The first project developed using algorithms based on cellular division. The researched focused on testing different design opportunities by embedding a high resolution of articulation into 3D printed fabrics, as it was available given the constraints of robotic extrusion in various materials.
For the first time in history, design and architecture can start to approach extreme resolutions found in material systems in nature. Recognising that architecture is as fundamentally informational as it is material, with an intrinsic structure of information and concepts on which to operate, architecture’s logical core can be rewritten, by using accelerating capacities used to process information. Architecture is opening to concepts and techniques utilised in broader extra-disciplinary informational ecologies. It relates to the logics of formation of the contemporary world at large. Through large data, computer and material science, as well as new methods of building, matter can be accessed in its native resolution, both in vitro through simulation, and in vivo through robotic fabrication. We can now design and construct across many orders of scale, from material science to large scale design ecologies, from micro to macro.
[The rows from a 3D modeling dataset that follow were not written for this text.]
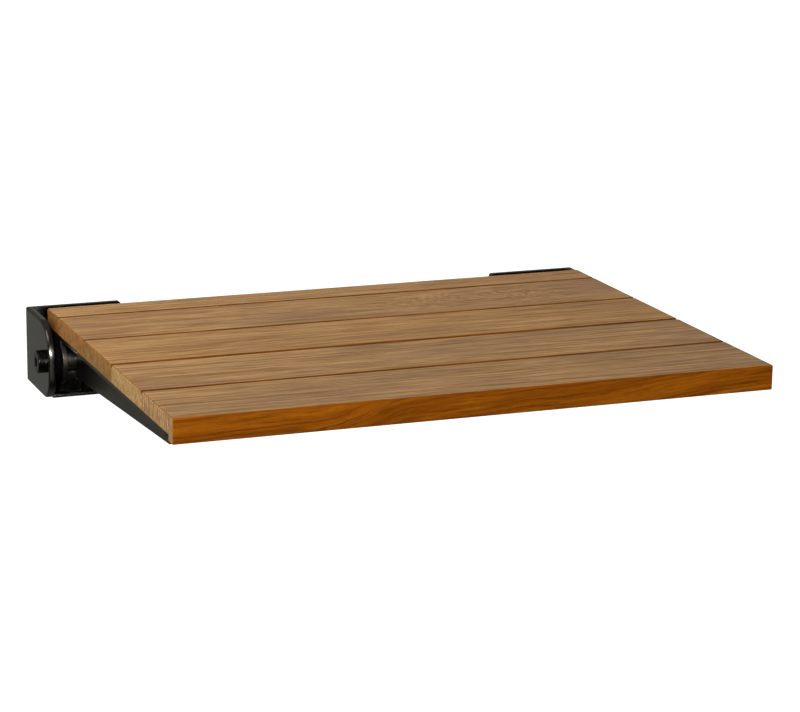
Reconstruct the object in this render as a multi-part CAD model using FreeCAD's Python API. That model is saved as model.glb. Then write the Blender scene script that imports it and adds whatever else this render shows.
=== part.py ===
"""Wall-mounted fold-up shower seat: a teak board seat on two steel arms, hinged in two wall brackets.

Frame: the wall is the plane Y = 0 and the seat reaches out along -Y. +Z is up and X runs along the wall.
The origin is the centre of the wall screws' pattern, which is level with the hinge axis.
"""

import FreeCAD, Part
import math
import os

# ---- driving dimensions, in millimetres ----

# Seat
SEAT_WIDTH = 508.0
SEAT_DEPTH = 381.0
SEAT_TOP = 40.0             # height of the seat's top face above the hinge axis
BOARD_THICKNESS = 16.0
REAR_GAP = 36.0             # from the wall to the seat's rear edge
BOARD_JOINT = 0.4           # gap between two boards
REAR_CHAMFER = 1.3          # along the seat's rear top edge
GROOVE_CHAMFERS = (1.2, 1.4, 2.3, 1.7)  # half the width of each V groove on top, from the wall outwards
END_ROUND = 1.0
FULL_BOARD_WIDTHS = {"second_board": 86.0, "middle_board": 86.0, "fourth_board": 87.0}
REAR_BOARD_WIDTH = 37.5
NOSING_THICKNESS = 11.0
NOSING_HEIGHT = 21.0
NOSING_ROUND = 1.5

# Hinge axis
PIVOT_Y = -64.5             # 64.5 mm out from the wall, at Z = 0
BOLT_RADIUS = 6.0
HOLE_CLEARANCE = 0.05

# Wall bracket: a plate on the wall with an ear bent forward at its outer end
PLATE_WIDTH = 85.0
PLATE_THICKNESS = 5.0
BRACKET_TOP = 34.0
BRACKET_BOTTOM = -33.0
EAR_OUTER = 264.3           # distance of the ear's outer face from the middle of the seat
EAR_THICKNESS = 6.5
EAR_REACH = 80.0
EAR_TOP_RADIUS = 30.0
EAR_BOTTOM_RADIUS = 20.0
PLATE_CORNER_RADIUS = 2.5
EAR_EDGE_ROUND = 1.8
SCREW_HOLE_RADIUS = 3.5
SCREW_ROW_Z = 20.0
WALL_SCREWS = [(192.0, SCREW_ROW_Z), (192.0, -SCREW_ROW_Z), (242.0, SCREW_ROW_Z), (216.0, -SCREW_ROW_Z)]

# Shelf, stop bar and bearing lug, welded inside each wall bracket
SHELF_THICKNESS = 3.0
SHELF_REACH = 66.5
SHELF_CORNER_RADIUS = 14.0
STOP_FRONT = 8.0            # the stop bar's front face, behind the hinge axis
STOP_THICKNESS = 6.0
STOP_HEIGHT = 15.0
LUG_RADIUS = 14.0
LUG_THICKNESS = 6.0
LUG_FOOT_FRONT = -1.5
LUG_FOOT_REAR = 14.0

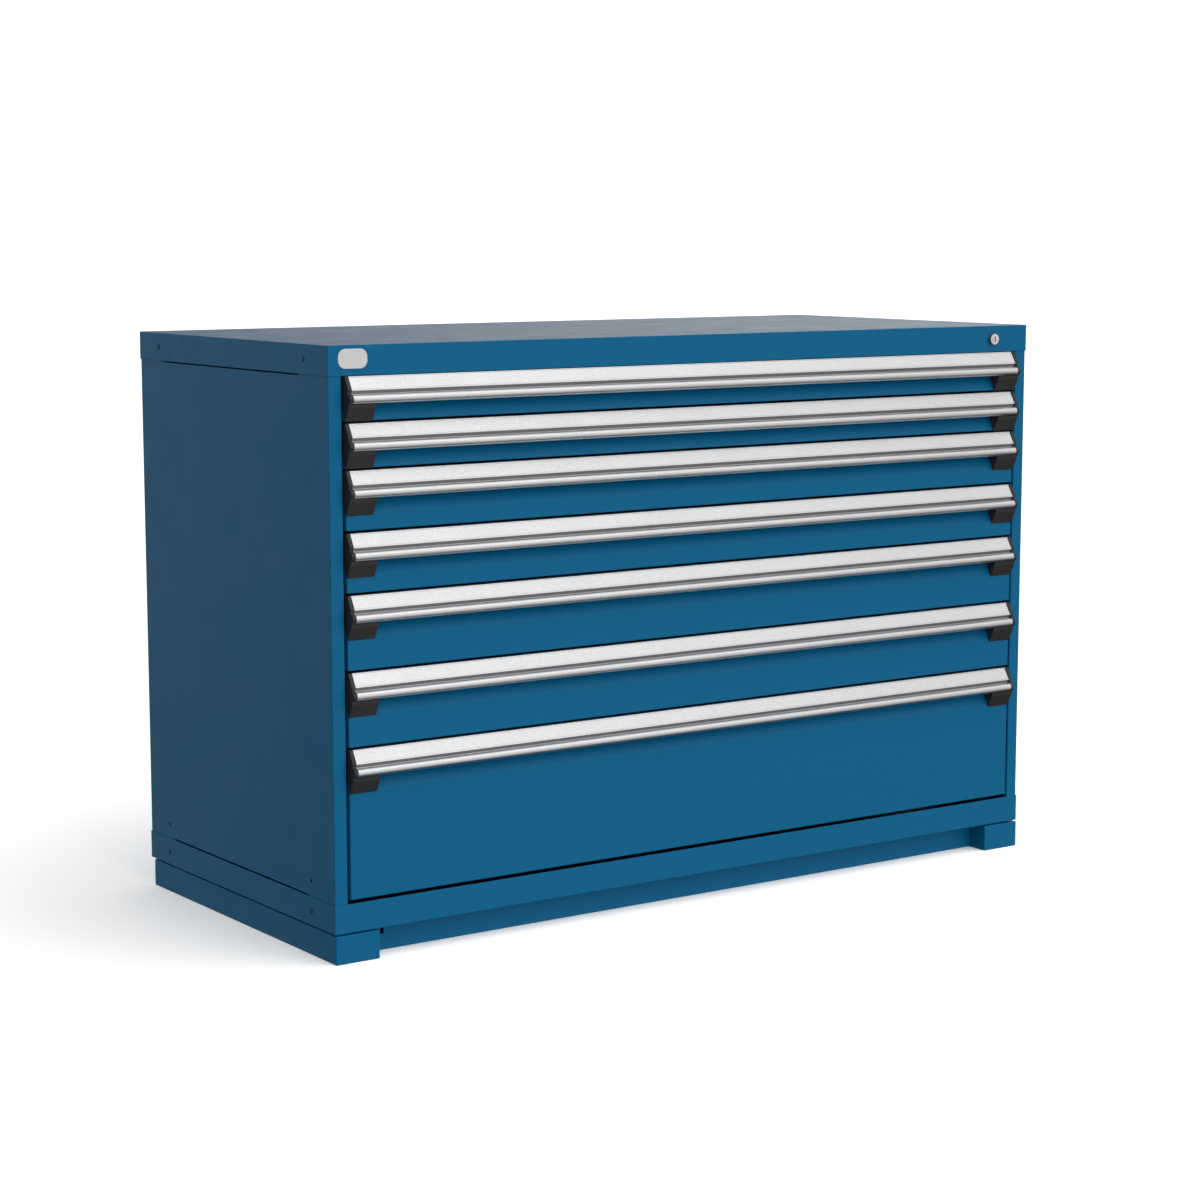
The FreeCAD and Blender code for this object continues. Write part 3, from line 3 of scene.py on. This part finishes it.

What could be called “data materialisation” is opening up the potential for architecture to finally resonate with the complexity of ecology.
Finer scale building blocks of matter and energy are now becoming available for increased resolution in manufacturing, construction and design. We can imagine a new scale of structures—microstructures capable of finer blending of material states, micro-precision design engineered for massive scale applications—increasingly malleable, plastic and intricate, primed for superperformance and unseen aesthetics.